Wednesday, May 16, 2012

Non-fiction for the elderly, or the very young?

A delightful history

Our first phone: I was new then
Thinking of two dear friends, one in technology, the other retired, as I am, I should like to recommend as delightful and informative reading Jon Gertner's The Idea Factory, which I just finished reading on my Device.
I don't know whether this will most delight those who can remember most of it or those who have toiled in assorted Idea Factories themselves.  Naturally, since I still find avocado-green phones slightly distasteful, I am writing this one all in black.
Walter Isaacson's review in the Sunday NY Times is good, of course, but the greatest pleasure of the book, for me, was in all the details (as of the making the Telstar satellite, to name just one).
I confess to a lifetime fondness for the big acronyms, such as NASA, JPL, LANL, et al., but especially for the Bell Labs, and, by extension, even for the memory of Ma Bell as a whole.  I had a childhood friend whose father worked for Bell, and I think for the Labs, who had a telescope, whose radio was components (and that c. 1944) rather than a piece of furniture, whose knowledge, when we both were age 10, awed me.  A neighbor later played for me a piece composed on a computer, which had been fed 18th-century Counterpoint, that produced a piece that sounded worse than a theremin (a primitive electronic instrument that you merely did not touch and which produced only a melodic line) but that did indeed come out with a real fugue, as I recall, which significantly was musically correct but not musically memorable.  As an adolescent and young adult, I lived across the Bay from Silicon Valley, and lots of people were full of interesting conversation.  I remember first hearing a transistor radio in Greek Mani, before they even had electricity or running water there; I saw CNN first in 1982 in the village café near the Early Neolithic site of Nea Nikomedia, where they were discussing what shortly would be called AIDS; they had a satellite.  One evening after dinner in Old Corinth we sat looking at the sky as one of the early Russian satellites passed, blinking at us, overhead.  But then, persons of my cohort also remember the first direct transmissions of radio and TV programs wirelessly.  And hundreds of other things.

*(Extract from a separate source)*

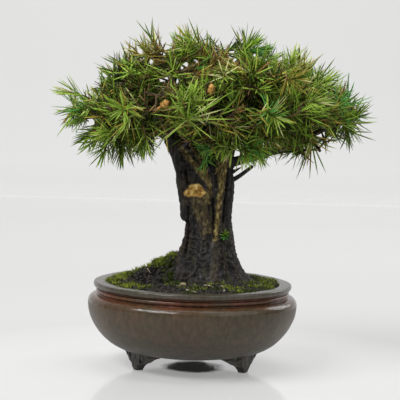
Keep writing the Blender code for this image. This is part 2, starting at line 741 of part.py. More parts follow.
def make_mass(name, limb, limbs, finish):
    """One mass of foliage: twigs that spread from a stem at the limb's tip, with a spray on each."""
    rng = random.Random(name)
    cell = Cell(name)
    start = limb.points[-1] + limb.heading() * GAP
    toward = (cell.middle - start).normalized()
    middle = start + limb.heading() * 3.0 * MM
    stem_end = middle + toward * min(4.0 * MM, (cell.middle - start).length * 0.4)
    stem = [start, middle, stem_end]
    pieces = [tube("stem", stem, [STEM_RADIUS, STEM_RADIUS, TWIG_RADIUS], 3)]
    nodes = [middle, stem_end]
    growth = Obstacles()
    growth.rows.extend(limbs.rows)
    for i, place in enumerate(spray_places(cell, stem_end, limbs, rng)):
        root = min(nodes, key=lambda node: (node - place).length)
        outward = (place - root).normalized()
        bend = root.lerp(place, 0.5) - Vector((0, 0, 0.06)) * (place - root).length
        if not limbs.clear(root.lerp(bend, 0.3), bend, TWIG_RADIUS) or not limbs.clear(bend, place, TWIG_RADIUS):
            continue
        if not cell.holds(bend, 1.0 * MM):
            continue
        lift = Vector((0, 0, 0.45))
        heading = (outward + lift + (place - cell.middle).normalized() * 0.5).normalized()
        base = place - heading * 1.5 * MM
        radii = [TWIG_RADIUS * 1.15, TWIG_RADIUS, TWIG_RADIUS * 0.8]
        own = []
        spray = spray_shape(f"spray_{i}", base, heading, cell, limbs, growth, own, rng)
        pieces.append(tube(f"twig_{i}", [root, bend, place + heading * 0.8 * MM], radii, 3))
        pieces.append(spray)
        nodes.extend((bend, place))
        growth.add(root.lerp(bend, 0.2), bend, TWIG_RADIUS)
        growth.add(bend, place, TWIG_RADIUS)
        for needle_start, needle_end in own:
            growth.add(needle_start, needle_end, NEEDLE_RADIUS * 0.6)
    fuse("foliage_" + name, pieces, finish)


def main():
    remove(list(bpy.data.objects))
    glaze = material("brown_glaze", (0.105, 0.062, 0.042), 0.28)
    earth = material("soil", (0.035, 0.028, 0.020), 0.95)
    moss = material("moss", (0.070, 0.115, 0.018), 0.9)
    bark = material("bark", (0.045, 0.038, 0.033), 0.85)
    needles = material("needles", (0.085, 0.190, 0.028), 0.5)

    make_pot(glaze)
    make_feet(glaze)
    make_soil(earth)
    trunk = trunk_shape("trunk", bark)
    trunk.data.shade_smooth()
    trunk_cutter = trunk_shape("cutter_trunk", grow=GAP * 1.15)
    make_moss(moss, trunk_cutter)

    limbs = all_limbs()
    cutters = make_limbs(limbs, bark, trunk_cutter)
    stub = make_dead_stub(bark, cutters)
    remove(cutters)

    thick = Obstacles()
    for limb in [*limbs.values(), stub]:
        thick.add_limb(limb)
    for name, limb in limbs.items():
        make_mass(name, limb, thick, needles)


main()
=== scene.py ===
"""The looks of the needle juniper bonsai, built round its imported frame.

Lengths are in metres, +Z is up and the front faces -Y. Places on the tree are measured from the
pot's axis in millimetres, as its own source measures them, and pot_point() turns them into metres.
"""

import math
import random

import bmesh
import bpy
import numpy as np
from mathutils import Matrix, Vector, noise


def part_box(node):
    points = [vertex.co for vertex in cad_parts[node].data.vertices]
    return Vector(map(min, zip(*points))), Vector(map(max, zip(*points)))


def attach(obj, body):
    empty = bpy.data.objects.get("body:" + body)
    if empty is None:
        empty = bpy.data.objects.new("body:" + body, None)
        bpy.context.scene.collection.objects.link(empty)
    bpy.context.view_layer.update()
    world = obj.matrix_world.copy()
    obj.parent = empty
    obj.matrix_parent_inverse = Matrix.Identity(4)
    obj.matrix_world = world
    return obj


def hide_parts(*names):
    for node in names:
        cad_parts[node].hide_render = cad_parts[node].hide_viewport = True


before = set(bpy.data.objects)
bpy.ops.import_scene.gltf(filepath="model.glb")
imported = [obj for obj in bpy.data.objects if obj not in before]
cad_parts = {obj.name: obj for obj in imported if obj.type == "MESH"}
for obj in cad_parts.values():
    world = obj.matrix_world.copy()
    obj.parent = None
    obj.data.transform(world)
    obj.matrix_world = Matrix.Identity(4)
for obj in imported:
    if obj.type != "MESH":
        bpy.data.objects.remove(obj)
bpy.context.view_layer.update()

MM = 0.001
GAP = 0.3 * MM

# Places that the frame gives
POT_LOW, POT_HIGH = (Vector(corner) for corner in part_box("pot"))
BASE_LEVEL = 7.1 * MM
POT_AXIS = Vector(((POT_LOW.x + POT_HIGH.x) / 2, (POT_LOW.y + POT_HIGH.y) / 2, POT_LOW.z - BASE_LEVEL))
SOLE_LEVEL = -POT_AXIS.z
LIP_TOP = POT_HIGH.z - POT_AXIS.z
SOIL_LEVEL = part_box("soil")[1][2] - POT_AXIS.z
TRUNK_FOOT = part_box("trunk")[0][2] - POT_AXIS.z

# The photograph's camera, from the pot's axis: in front of the trunk, above the crown's middle
CAMERA_DISTANCE = 880 * MM
CAMERA_HEIGHT = 162.8 * MM
CAMERA_X = 2.8 * MM
AIM_HEIGHT = 90.9 * MM
FOCAL_PIXELS = 1600
FRAME_PIXELS = 400
SENSOR_MM = 36.0
CAMERA_ROLL_DEG = 1.5
CAMERA_PLACE = POT_AXIS + Vector((CAMERA_X, -CAMERA_DISTANCE, CAMERA_HEIGHT))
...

Is it just grief at the thought of Greeks' suffering today or the anguish of USPS that make me remember feeling as if the world had come to an end when Ma Bell was divorced from all her spouses (if I may call them that)?  Why was the breakup of Columbia so much more painful than almost any other accident?  You may think of your own to cite.

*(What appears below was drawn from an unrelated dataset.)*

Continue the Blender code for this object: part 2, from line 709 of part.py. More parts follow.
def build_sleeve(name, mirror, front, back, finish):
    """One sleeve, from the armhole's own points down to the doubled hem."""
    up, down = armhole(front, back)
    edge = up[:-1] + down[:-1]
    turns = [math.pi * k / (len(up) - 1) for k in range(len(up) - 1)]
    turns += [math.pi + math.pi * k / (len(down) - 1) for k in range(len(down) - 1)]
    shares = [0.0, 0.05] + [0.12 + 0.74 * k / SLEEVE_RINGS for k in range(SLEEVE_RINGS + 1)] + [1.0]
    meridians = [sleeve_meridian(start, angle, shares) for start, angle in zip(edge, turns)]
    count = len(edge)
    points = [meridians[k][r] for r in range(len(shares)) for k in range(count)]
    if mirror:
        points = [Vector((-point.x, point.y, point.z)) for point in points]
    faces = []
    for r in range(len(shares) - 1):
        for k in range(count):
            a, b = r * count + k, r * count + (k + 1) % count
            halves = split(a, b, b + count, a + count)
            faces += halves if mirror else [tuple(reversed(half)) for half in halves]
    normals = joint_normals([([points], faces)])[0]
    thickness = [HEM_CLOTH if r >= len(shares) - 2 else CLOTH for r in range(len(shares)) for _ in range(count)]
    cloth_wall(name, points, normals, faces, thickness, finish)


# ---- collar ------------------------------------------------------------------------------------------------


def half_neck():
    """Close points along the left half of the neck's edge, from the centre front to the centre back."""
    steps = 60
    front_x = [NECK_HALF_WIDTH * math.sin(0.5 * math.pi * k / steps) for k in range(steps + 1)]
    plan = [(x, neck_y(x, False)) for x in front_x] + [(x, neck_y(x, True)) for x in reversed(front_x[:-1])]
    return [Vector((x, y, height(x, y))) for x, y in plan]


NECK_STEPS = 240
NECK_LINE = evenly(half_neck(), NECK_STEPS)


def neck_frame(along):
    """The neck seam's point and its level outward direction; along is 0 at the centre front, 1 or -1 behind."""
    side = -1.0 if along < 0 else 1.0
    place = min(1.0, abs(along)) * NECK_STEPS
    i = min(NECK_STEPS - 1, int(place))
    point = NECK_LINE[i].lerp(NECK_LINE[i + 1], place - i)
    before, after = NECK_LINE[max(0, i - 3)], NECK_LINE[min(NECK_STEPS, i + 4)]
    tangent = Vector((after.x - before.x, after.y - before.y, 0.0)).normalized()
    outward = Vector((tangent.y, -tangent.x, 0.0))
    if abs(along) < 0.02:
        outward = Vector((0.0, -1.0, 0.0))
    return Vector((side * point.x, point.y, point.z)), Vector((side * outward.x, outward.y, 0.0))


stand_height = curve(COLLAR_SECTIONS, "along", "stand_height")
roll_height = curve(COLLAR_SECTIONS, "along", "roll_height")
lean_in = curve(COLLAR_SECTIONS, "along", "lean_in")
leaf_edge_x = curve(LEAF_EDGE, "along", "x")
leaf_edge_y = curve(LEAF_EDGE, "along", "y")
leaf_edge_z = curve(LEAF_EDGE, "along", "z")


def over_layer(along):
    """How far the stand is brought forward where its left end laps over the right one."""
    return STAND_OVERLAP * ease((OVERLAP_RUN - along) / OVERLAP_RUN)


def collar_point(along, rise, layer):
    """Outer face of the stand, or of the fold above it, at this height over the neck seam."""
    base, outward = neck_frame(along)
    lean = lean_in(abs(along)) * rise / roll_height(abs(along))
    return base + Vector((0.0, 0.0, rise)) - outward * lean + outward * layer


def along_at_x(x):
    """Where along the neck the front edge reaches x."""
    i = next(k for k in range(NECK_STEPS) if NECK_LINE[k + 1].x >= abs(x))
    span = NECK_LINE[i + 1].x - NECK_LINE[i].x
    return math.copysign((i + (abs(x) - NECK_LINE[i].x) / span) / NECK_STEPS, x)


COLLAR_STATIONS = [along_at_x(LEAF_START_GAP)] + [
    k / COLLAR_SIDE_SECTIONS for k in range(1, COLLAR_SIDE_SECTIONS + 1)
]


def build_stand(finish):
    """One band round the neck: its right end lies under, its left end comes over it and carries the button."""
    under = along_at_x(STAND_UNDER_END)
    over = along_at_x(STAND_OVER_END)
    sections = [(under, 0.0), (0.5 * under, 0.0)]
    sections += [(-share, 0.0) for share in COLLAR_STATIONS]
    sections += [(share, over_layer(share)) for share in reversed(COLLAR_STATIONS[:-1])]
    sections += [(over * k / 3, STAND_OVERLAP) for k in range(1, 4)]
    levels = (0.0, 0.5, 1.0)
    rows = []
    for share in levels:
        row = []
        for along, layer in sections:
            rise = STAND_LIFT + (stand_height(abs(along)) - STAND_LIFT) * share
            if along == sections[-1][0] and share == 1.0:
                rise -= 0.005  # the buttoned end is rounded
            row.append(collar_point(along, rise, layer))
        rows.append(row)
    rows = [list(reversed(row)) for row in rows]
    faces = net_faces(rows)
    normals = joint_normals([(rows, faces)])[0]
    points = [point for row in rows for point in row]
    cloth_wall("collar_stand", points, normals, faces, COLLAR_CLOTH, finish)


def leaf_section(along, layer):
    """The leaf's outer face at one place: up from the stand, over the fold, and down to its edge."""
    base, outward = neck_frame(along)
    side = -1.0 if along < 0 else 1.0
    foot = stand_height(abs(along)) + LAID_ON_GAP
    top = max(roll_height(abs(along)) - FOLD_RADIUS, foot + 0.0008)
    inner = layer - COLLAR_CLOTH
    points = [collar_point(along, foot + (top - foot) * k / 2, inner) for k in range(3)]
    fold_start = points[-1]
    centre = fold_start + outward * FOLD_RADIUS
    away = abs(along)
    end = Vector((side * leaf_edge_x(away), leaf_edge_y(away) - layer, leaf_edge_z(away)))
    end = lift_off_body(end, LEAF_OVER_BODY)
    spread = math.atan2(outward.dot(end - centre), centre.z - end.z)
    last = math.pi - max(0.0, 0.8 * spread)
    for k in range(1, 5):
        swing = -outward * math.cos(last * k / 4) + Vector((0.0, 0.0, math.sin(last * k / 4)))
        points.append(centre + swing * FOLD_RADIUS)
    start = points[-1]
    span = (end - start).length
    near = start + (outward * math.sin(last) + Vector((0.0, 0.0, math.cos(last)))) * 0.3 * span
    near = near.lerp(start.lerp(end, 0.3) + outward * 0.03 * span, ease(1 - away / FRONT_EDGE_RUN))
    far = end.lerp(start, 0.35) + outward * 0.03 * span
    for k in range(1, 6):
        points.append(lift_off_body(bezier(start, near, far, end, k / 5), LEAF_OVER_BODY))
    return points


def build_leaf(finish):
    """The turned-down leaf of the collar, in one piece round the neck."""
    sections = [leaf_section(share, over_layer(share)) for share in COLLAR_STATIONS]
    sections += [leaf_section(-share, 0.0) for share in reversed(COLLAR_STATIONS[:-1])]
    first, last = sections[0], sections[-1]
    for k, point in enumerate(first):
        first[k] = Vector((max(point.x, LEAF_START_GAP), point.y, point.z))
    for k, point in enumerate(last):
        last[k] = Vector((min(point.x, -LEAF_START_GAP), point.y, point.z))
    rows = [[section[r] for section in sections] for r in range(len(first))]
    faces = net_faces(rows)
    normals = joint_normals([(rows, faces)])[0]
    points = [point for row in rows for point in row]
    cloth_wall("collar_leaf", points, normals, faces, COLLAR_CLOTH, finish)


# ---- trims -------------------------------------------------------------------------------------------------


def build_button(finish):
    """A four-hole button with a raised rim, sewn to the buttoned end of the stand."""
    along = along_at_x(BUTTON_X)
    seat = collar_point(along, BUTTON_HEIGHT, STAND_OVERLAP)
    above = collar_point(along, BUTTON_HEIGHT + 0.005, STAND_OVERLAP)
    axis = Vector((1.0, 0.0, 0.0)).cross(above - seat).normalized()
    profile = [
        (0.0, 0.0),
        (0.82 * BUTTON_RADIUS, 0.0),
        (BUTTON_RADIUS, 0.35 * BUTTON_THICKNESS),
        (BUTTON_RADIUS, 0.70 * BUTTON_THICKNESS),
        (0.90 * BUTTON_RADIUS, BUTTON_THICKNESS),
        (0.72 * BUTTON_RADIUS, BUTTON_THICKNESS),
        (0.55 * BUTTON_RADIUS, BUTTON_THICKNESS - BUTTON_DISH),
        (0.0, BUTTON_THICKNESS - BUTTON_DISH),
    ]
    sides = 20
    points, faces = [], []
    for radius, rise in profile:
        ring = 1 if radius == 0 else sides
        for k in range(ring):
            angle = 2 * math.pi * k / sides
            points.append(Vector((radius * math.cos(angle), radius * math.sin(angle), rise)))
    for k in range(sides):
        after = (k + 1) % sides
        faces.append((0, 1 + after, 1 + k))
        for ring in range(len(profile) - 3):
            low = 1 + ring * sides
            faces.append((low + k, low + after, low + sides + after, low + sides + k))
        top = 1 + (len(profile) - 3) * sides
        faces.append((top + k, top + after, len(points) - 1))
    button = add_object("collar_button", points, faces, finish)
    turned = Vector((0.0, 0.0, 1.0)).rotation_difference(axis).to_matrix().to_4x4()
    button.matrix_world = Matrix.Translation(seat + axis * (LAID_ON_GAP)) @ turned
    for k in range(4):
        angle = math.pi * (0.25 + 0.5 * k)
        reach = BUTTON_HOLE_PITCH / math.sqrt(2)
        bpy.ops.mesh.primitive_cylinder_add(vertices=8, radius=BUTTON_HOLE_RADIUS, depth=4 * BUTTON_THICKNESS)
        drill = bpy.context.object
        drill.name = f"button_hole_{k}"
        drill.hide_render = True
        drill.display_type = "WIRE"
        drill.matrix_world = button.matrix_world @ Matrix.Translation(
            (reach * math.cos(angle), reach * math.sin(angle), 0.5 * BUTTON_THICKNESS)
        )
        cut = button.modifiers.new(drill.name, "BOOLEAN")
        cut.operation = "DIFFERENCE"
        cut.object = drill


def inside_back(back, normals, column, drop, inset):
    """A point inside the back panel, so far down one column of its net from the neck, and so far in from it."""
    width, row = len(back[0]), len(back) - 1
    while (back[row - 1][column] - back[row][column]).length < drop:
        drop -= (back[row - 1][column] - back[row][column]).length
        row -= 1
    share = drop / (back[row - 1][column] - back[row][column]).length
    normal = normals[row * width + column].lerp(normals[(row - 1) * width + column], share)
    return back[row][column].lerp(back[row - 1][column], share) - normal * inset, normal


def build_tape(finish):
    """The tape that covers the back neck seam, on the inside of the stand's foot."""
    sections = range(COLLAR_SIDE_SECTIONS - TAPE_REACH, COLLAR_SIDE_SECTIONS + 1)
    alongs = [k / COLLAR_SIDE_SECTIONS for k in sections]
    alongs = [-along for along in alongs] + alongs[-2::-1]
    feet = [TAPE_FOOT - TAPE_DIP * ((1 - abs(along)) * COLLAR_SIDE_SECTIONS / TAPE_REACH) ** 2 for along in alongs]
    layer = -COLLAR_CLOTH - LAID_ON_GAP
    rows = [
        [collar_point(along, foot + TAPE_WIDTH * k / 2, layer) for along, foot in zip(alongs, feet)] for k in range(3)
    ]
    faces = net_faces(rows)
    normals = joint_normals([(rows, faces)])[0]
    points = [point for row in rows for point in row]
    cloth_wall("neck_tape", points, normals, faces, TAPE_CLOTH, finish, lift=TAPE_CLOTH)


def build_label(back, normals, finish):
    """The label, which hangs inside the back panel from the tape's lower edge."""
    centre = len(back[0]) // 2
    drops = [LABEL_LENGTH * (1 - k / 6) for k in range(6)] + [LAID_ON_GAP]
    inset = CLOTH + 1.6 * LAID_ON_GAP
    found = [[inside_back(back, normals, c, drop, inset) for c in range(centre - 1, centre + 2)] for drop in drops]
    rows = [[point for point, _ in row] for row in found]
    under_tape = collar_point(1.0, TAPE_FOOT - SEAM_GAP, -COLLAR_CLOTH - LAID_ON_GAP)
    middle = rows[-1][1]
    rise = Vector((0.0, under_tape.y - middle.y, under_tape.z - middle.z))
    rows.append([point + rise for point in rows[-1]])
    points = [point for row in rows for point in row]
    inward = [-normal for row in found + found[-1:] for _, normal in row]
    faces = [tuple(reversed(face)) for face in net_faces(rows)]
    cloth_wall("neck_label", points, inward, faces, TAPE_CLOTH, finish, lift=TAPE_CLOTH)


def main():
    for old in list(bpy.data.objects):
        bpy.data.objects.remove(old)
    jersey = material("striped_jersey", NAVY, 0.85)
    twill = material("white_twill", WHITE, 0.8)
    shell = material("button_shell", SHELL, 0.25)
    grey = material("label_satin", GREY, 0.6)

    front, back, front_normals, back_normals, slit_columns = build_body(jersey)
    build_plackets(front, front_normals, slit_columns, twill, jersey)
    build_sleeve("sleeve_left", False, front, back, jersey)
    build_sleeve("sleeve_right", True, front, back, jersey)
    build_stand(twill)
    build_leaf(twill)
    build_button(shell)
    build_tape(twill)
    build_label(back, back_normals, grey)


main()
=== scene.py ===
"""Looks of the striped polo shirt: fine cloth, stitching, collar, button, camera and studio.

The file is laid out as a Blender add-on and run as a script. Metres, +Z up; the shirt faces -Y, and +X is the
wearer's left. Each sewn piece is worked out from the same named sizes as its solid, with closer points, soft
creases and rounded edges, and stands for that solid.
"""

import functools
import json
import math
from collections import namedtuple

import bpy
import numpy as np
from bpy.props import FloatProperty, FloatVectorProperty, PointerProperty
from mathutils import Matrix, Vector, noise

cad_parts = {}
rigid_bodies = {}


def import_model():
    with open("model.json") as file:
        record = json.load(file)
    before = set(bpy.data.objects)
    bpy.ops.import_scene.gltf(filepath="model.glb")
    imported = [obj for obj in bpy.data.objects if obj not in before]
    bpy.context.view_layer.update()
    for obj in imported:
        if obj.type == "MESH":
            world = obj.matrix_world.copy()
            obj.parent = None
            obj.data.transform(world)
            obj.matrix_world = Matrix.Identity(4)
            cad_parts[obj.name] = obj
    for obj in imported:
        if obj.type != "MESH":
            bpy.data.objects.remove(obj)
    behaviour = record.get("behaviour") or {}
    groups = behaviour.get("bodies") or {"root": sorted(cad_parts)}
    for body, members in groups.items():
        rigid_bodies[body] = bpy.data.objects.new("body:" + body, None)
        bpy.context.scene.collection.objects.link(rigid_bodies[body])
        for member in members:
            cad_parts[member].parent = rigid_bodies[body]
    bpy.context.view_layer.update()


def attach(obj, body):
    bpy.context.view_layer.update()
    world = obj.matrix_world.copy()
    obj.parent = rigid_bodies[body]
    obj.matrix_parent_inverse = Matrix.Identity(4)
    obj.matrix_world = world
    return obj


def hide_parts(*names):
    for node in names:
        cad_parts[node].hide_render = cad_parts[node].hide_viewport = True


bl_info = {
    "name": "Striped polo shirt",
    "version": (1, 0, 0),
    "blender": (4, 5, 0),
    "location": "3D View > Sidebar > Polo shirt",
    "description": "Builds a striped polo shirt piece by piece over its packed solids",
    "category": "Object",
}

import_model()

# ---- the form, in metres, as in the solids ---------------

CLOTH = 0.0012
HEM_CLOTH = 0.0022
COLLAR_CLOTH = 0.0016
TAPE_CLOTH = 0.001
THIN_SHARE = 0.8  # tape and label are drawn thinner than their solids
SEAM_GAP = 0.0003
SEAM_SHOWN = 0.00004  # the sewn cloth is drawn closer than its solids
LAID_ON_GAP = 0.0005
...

Yes, there is nostalgia.  My first phone call was from my grandparents' phone number 972-M (no dial at all, to a live woman at the central), the letters M, J, and R (the three I remember), like the Able, Baker series, chosen because unmistakable.  See the picture, from when I was 2 months old?  No dial.  But the telephone was already far from new, of course.
What I did not fully understand was the true importance of transistors.  And like John Pierce I deeply believe that it is security in basic research that is more important than almost anything else (so the "acronyms" needn't be perfect).
The book is very well written and fully documented.  You'll enjoy it, I think.